— Start Records for the task —

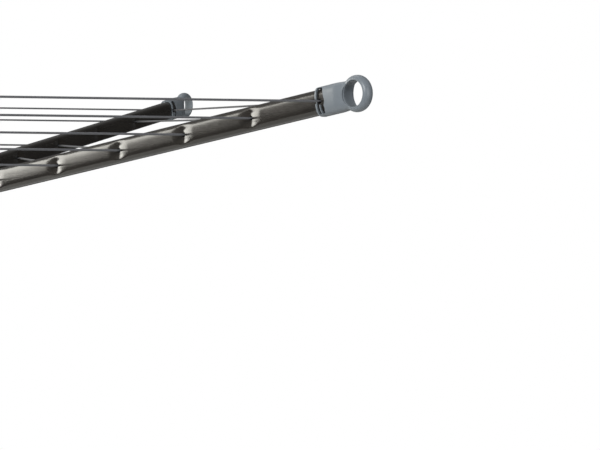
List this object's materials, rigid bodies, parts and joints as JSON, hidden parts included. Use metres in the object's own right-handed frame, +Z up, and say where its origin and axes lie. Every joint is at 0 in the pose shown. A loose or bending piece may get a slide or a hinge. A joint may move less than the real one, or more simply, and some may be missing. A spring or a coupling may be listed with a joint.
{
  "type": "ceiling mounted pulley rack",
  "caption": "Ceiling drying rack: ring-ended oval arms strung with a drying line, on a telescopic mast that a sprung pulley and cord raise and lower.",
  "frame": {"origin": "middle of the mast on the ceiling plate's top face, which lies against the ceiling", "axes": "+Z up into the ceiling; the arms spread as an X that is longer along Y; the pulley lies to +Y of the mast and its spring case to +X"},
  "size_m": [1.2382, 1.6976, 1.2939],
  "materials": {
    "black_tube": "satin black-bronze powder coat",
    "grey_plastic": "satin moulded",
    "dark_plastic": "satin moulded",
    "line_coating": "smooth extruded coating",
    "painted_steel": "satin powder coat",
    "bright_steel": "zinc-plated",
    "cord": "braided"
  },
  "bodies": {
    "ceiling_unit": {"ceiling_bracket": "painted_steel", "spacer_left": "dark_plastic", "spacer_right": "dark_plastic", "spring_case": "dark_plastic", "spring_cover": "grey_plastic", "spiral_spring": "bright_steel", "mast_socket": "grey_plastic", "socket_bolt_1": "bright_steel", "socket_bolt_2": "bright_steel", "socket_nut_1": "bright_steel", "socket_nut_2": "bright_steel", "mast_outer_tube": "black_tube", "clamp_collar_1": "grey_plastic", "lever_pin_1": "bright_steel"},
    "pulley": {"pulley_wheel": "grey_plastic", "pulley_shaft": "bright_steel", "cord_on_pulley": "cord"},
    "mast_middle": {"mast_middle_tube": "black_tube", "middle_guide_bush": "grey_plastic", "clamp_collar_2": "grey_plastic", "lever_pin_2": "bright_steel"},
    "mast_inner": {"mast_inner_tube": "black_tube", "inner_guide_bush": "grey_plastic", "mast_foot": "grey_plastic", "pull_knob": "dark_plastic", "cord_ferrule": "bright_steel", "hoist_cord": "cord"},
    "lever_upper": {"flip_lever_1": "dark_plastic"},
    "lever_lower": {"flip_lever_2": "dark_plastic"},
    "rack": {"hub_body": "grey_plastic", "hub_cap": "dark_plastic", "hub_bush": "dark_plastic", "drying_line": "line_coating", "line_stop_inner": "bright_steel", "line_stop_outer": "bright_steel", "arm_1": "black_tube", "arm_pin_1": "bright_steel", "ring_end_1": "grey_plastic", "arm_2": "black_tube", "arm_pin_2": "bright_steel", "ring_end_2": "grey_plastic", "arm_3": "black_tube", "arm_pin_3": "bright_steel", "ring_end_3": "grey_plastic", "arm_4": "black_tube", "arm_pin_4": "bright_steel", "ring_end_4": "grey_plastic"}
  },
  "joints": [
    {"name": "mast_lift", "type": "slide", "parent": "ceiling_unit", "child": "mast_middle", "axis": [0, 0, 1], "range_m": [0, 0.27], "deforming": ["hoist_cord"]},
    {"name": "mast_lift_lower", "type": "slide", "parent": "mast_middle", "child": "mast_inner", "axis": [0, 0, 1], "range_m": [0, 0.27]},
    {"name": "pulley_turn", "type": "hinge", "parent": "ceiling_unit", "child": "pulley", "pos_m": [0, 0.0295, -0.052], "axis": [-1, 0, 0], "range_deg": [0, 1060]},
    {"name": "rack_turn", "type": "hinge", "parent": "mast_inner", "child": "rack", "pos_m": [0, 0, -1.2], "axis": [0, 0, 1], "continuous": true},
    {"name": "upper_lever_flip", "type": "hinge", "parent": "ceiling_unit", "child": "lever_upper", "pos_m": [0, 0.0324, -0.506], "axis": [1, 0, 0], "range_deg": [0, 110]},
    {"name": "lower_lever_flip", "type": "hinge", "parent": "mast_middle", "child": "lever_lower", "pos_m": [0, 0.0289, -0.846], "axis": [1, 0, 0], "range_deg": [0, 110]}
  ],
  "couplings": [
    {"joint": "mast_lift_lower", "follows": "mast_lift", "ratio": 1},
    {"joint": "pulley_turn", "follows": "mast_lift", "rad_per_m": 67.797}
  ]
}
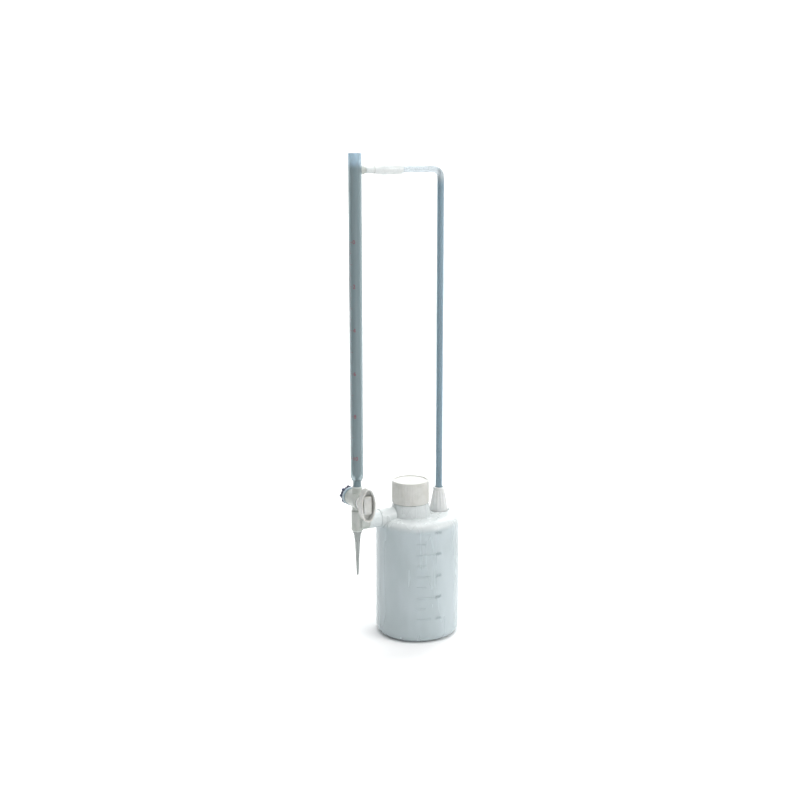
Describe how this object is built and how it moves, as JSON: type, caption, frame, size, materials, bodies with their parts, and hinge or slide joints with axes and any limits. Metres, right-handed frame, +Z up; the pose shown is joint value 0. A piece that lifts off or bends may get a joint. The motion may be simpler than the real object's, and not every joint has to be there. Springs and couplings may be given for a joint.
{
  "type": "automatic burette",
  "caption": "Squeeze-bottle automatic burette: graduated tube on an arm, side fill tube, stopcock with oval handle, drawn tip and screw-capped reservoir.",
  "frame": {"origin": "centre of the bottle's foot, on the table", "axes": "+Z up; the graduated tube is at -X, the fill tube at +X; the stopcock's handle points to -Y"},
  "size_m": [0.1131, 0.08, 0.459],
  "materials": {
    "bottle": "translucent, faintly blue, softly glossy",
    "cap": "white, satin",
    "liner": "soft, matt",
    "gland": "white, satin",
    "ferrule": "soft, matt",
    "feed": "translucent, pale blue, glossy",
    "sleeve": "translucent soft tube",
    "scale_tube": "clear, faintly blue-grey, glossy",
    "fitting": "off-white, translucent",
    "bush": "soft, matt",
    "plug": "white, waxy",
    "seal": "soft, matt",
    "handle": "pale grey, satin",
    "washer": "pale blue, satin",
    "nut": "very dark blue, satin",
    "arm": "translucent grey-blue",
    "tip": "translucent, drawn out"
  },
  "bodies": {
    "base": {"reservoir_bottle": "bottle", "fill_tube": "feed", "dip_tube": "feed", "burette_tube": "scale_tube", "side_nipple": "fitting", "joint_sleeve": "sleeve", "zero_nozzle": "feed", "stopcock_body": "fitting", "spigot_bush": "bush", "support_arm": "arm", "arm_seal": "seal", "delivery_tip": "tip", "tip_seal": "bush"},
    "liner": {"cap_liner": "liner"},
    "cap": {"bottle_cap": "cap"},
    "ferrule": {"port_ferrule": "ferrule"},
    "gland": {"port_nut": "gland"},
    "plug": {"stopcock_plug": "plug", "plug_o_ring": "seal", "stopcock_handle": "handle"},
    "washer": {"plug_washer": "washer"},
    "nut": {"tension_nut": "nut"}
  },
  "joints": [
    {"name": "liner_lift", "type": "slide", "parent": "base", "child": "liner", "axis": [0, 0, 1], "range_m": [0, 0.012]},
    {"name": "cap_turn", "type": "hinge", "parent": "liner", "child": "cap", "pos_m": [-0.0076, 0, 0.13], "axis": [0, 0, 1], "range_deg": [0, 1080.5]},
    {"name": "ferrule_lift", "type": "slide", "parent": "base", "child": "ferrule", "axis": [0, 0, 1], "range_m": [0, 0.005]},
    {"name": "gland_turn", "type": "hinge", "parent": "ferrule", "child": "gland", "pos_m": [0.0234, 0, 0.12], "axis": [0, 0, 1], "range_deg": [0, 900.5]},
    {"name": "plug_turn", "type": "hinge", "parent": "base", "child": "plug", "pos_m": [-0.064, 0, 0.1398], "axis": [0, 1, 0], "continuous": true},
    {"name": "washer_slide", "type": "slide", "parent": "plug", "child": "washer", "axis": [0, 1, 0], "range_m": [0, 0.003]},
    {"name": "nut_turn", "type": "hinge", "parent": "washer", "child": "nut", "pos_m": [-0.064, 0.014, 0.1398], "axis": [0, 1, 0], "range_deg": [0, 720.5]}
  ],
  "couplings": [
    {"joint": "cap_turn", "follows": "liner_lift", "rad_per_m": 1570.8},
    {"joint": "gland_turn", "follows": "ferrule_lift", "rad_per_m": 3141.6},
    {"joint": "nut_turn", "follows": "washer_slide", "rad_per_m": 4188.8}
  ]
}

— End Records for the task —

- Problem
Make an exact copy of the data above.

- Exercise result
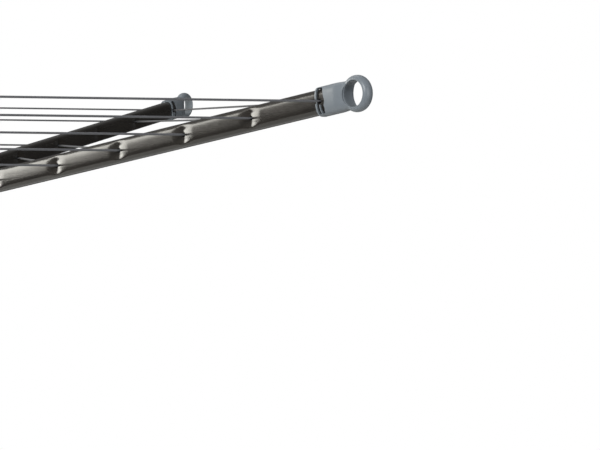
List this object's materials, rigid bodies, parts and joints as JSON, hidden parts included. Use metres in the object's own right-handed frame, +Z up, and say where its origin and axes lie. Every joint is at 0 in the pose shown. A loose or bending piece may get a slide or a hinge. A joint may move less than the real one, or more simply, and some may be missing. A spring or a coupling may be listed with a joint.
{
  "type": "ceiling mounted pulley rack",
  "caption": "Ceiling drying rack: ring-ended oval arms strung with a drying line, on a telescopic mast that a sprung pulley and cord raise and lower.",
  "frame": {"origin": "middle of the mast on the ceiling plate's top face, which lies against the ceiling", "axes": "+Z up into the ceiling; the arms spread as an X that is longer along Y; the pulley lies to +Y of the mast and its spring case to +X"},
  "size_m": [1.2382, 1.6976, 1.2939],
  "materials": {
    "black_tube": "satin black-bronze powder coat",
    "grey_plastic": "satin moulded",
    "dark_plastic": "satin moulded",
    "line_coating": "smooth extruded coating",
    "painted_steel": "satin powder coat",
    "bright_steel": "zinc-plated",
    "cord": "braided"
  },
  "bodies": {
    "ceiling_unit": {"ceiling_bracket": "painted_steel", "spacer_left": "dark_plastic", "spacer_right": "dark_plastic", "spring_case": "dark_plastic", "spring_cover": "grey_plastic", "spiral_spring": "bright_steel", "mast_socket": "grey_plastic", "socket_bolt_1": "bright_steel", "socket_bolt_2": "bright_steel", "socket_nut_1": "bright_steel", "socket_nut_2": "bright_steel", "mast_outer_tube": "black_tube", "clamp_collar_1": "grey_plastic", "lever_pin_1": "bright_steel"},
    "pulley": {"pulley_wheel": "grey_plastic", "pulley_shaft": "bright_steel", "cord_on_pulley": "cord"},
    "mast_middle": {"mast_middle_tube": "black_tube", "middle_guide_bush": "grey_plastic", "clamp_collar_2": "grey_plastic", "lever_pin_2": "bright_steel"},
    "mast_inner": {"mast_inner_tube": "black_tube", "inner_guide_bush": "grey_plastic", "mast_foot": "grey_plastic", "pull_knob": "dark_plastic", "cord_ferrule": "bright_steel", "hoist_cord": "cord"},
    "lever_upper": {"flip_lever_1": "dark_plastic"},
    "lever_lower": {"flip_lever_2": "dark_plastic"},
    "rack": {"hub_body": "grey_plastic", "hub_cap": "dark_plastic", "hub_bush": "dark_plastic", "drying_line": "line_coating", "line_stop_inner": "bright_steel", "line_stop_outer": "bright_steel", "arm_1": "black_tube", "arm_pin_1": "bright_steel", "ring_end_1": "grey_plastic", "arm_2": "black_tube", "arm_pin_2": "bright_steel", "ring_end_2": "grey_plastic", "arm_3": "black_tube", "arm_pin_3": "bright_steel", "ring_end_3": "grey_plastic", "arm_4": "black_tube", "arm_pin_4": "bright_steel", "ring_end_4": "grey_plastic"}
  },
  "joints": [
    {"name": "mast_lift", "type": "slide", "parent": "ceiling_unit", "child": "mast_middle", "axis": [0, 0, 1], "range_m": [0, 0.27], "deforming": ["hoist_cord"]},
    {"name": "mast_lift_lower", "type": "slide", "parent": "mast_middle", "child": "mast_inner", "axis": [0, 0, 1], "range_m": [0, 0.27]},
    {"name": "pulley_turn", "type": "hinge", "parent": "ceiling_unit", "child": "pulley", "pos_m": [0, 0.0295, -0.052], "axis": [-1, 0, 0], "range_deg": [0, 1060]},
    {"name": "rack_turn", "type": "hinge", "parent": "mast_inner", "child": "rack", "pos_m": [0, 0, -1.2], "axis": [0, 0, 1], "continuous": true},
    {"name": "upper_lever_flip", "type": "hinge", "parent": "ceiling_unit", "child": "lever_upper", "pos_m": [0, 0.0324, -0.506], "axis": [1, 0, 0], "range_deg": [0, 110]},
    {"name": "lower_lever_flip", "type": "hinge", "parent": "mast_middle", "child": "lever_lower", "pos_m": [0, 0.0289, -0.846], "axis": [1, 0, 0], "range_deg": [0, 110]}
  ],
  "couplings": [
    {"joint": "mast_lift_lower", "follows": "mast_lift", "ratio": 1},
    {"joint": "pulley_turn", "follows": "mast_lift", "rad_per_m": 67.797}
  ]
}
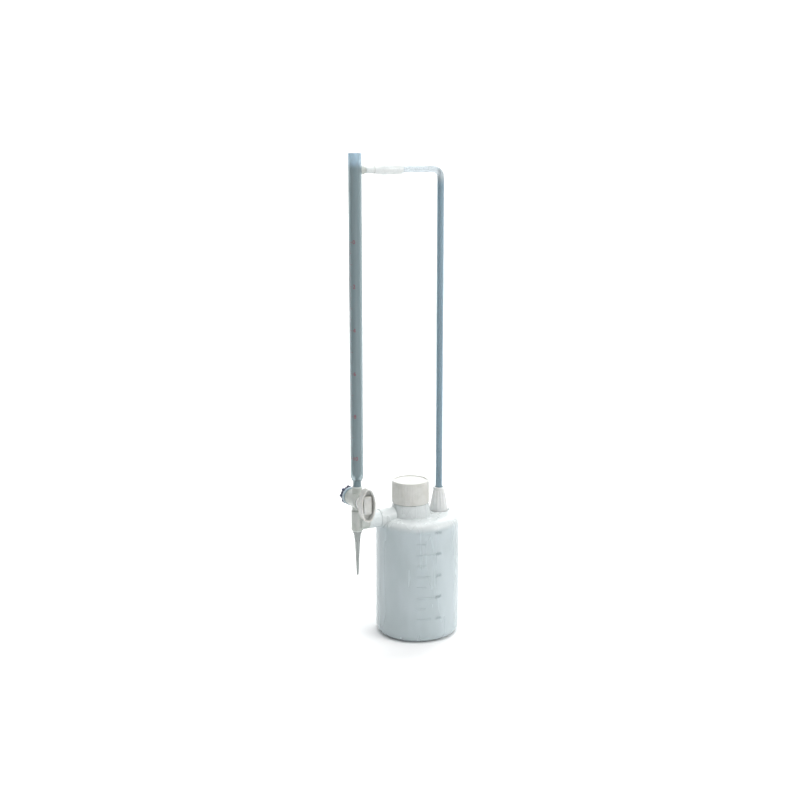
Describe how this object is built and how it moves, as JSON: type, caption, frame, size, materials, bodies with their parts, and hinge or slide joints with axes and any limits. Metres, right-handed frame, +Z up; the pose shown is joint value 0. A piece that lifts off or bends may get a joint. The motion may be simpler than the real object's, and not every joint has to be there. Springs and couplings may be given for a joint.
{
  "type": "automatic burette",
  "caption": "Squeeze-bottle automatic burette: graduated tube on an arm, side fill tube, stopcock with oval handle, drawn tip and screw-capped reservoir.",
  "frame": {"origin": "centre of the bottle's foot, on the table", "axes": "+Z up; the graduated tube is at -X, the fill tube at +X; the stopcock's handle points to -Y"},
  "size_m": [0.1131, 0.08, 0.459],
  "materials": {
    "bottle": "translucent, faintly blue, softly glossy",
    "cap": "white, satin",
    "liner": "soft, matt",
    "gland": "white, satin",
    "ferrule": "soft, matt",
    "feed": "translucent, pale blue, glossy",
    "sleeve": "translucent soft tube",
    "scale_tube": "clear, faintly blue-grey, glossy",
    "fitting": "off-white, translucent",
    "bush": "soft, matt",
    "plug": "white, waxy",
    "seal": "soft, matt",
    "handle": "pale grey, satin",
    "washer": "pale blue, satin",
    "nut": "very dark blue, satin",
    "arm": "translucent grey-blue",
    "tip": "translucent, drawn out"
  },
  "bodies": {
    "base": {"reservoir_bottle": "bottle", "fill_tube": "feed", "dip_tube": "feed", "burette_tube": "scale_tube", "side_nipple": "fitting", "joint_sleeve": "sleeve", "zero_nozzle": "feed", "stopcock_body": "fitting", "spigot_bush": "bush", "support_arm": "arm", "arm_seal": "seal", "delivery_tip": "tip", "tip_seal": "bush"},
    "liner": {"cap_liner": "liner"},
    "cap": {"bottle_cap": "cap"},
    "ferrule": {"port_ferrule": "ferrule"},
    "gland": {"port_nut": "gland"},
    "plug": {"stopcock_plug": "plug", "plug_o_ring": "seal", "stopcock_handle": "handle"},
    "washer": {"plug_washer": "washer"},
    "nut": {"tension_nut": "nut"}
  },
  "joints": [
    {"name": "liner_lift", "type": "slide", "parent": "base", "child": "liner", "axis": [0, 0, 1], "range_m": [0, 0.012]},
    {"name": "cap_turn", "type": "hinge", "parent": "liner", "child": "cap", "pos_m": [-0.0076, 0, 0.13], "axis": [0, 0, 1], "range_deg": [0, 1080.5]},
    {"name": "ferrule_lift", "type": "slide", "parent": "base", "child": "ferrule", "axis": [0, 0, 1], "range_m": [0, 0.005]},
    {"name": "gland_turn", "type": "hinge", "parent": "ferrule", "child": "gland", "pos_m": [0.0234, 0, 0.12], "axis": [0, 0, 1], "range_deg": [0, 900.5]},
    {"name": "plug_turn", "type": "hinge", "parent": "base", "child": "plug", "pos_m": [-0.064, 0, 0.1398], "axis": [0, 1, 0], "continuous": true},
    {"name": "washer_slide", "type": "slide", "parent": "plug", "child": "washer", "axis": [0, 1, 0], "range_m": [0, 0.003]},
    {"name": "nut_turn", "type": "hinge", "parent": "washer", "child": "nut", "pos_m": [-0.064, 0.014, 0.1398], "axis": [0, 1, 0], "range_deg": [0, 720.5]}
  ],
  "couplings": [
    {"joint": "cap_turn", "follows": "liner_lift", "rad_per_m": 1570.8},
    {"joint": "gland_turn", "follows": "ferrule_lift", "rad_per_m": 3141.6},
    {"joint": "nut_turn", "follows": "washer_slide", "rad_per_m": 4188.8}
  ]
}